First-time feature filmmaker Derrick Borte wrote and directed The Joneses, as well as served as a producer. Having honed his craft doing commercials and industrials, Borte here takes aim at American consumerism and gullibility. The Joneses are a pretend family — pretend husband and wife, with two fake teenage children — who work as a four-person sales force, setting up shop in a new neighborhood. Once settled, they go to work, which means enticing their new neighbors and country-club friends into wanting what they have and then buying it themselves. Golf clubs, imported beer, flash-frozen sushi: Their job is product placement, and they themselves, attractive and shiny, are the products.

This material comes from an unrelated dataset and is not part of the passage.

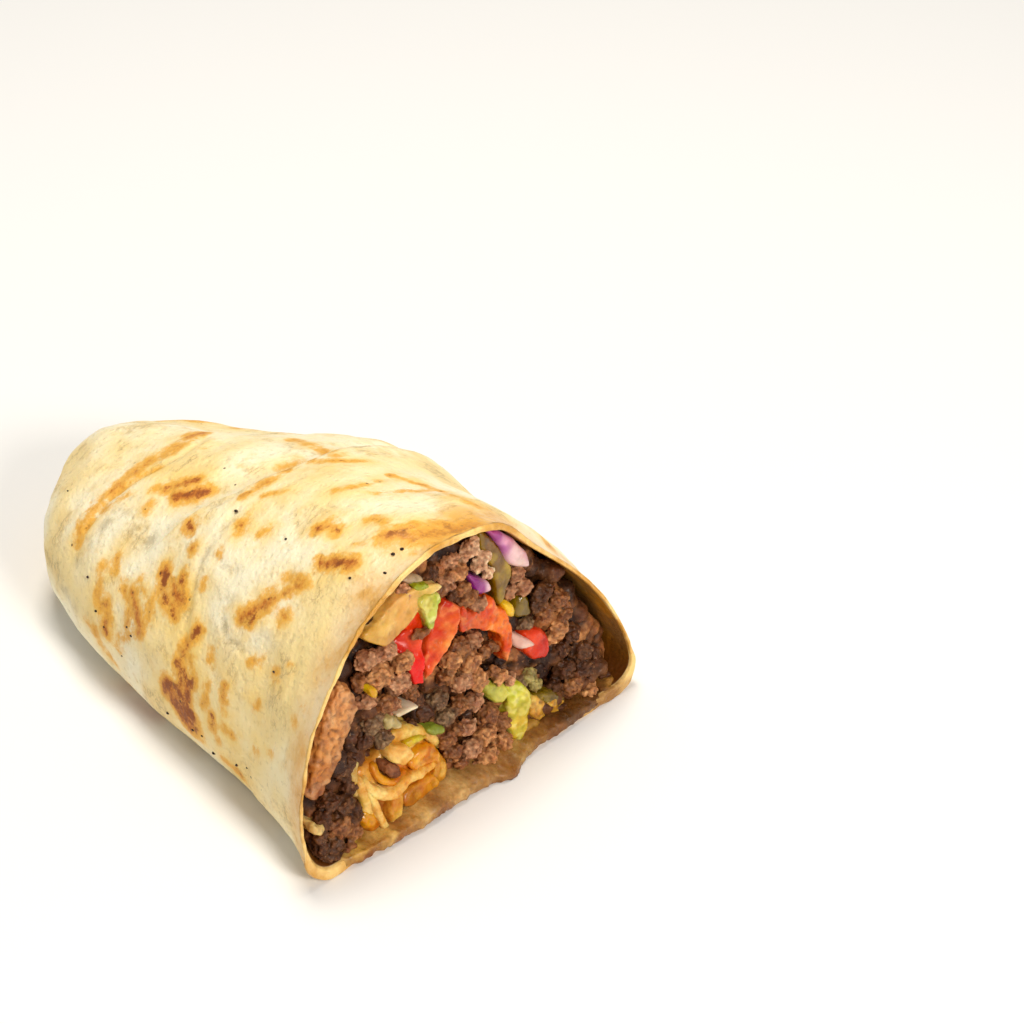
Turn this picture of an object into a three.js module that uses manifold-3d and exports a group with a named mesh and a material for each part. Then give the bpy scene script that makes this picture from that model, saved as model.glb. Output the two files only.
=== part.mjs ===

Borte seems to have gotten sidetracked by the notion of audience empathy, which kills satire quicker than anything. In The Joneses, the characters played by Duchovny (the newbie) and Demi Moore (the shark-like veteran) dance a little dance of seduction with each other, while they stealth-market themselves and all their fabulous possessions to the boorish locals. (Gary Cole plays one of Duchovny’s golfing buddies, married to the cosmetics-mad woman portrayed by Headly.) The cons should leave the audience a little breathless; instead, Borte goes for an indistinct tone and suburban-malaise vibe that was dated (as well as patronizing) when American Beauty came out.

Duchovny and Moore have their moments; they’re like two preening sharks working on commission. But without strong material, their shared self-regard threatens, at times, to turn the movie into a two-person narcissists’ convention.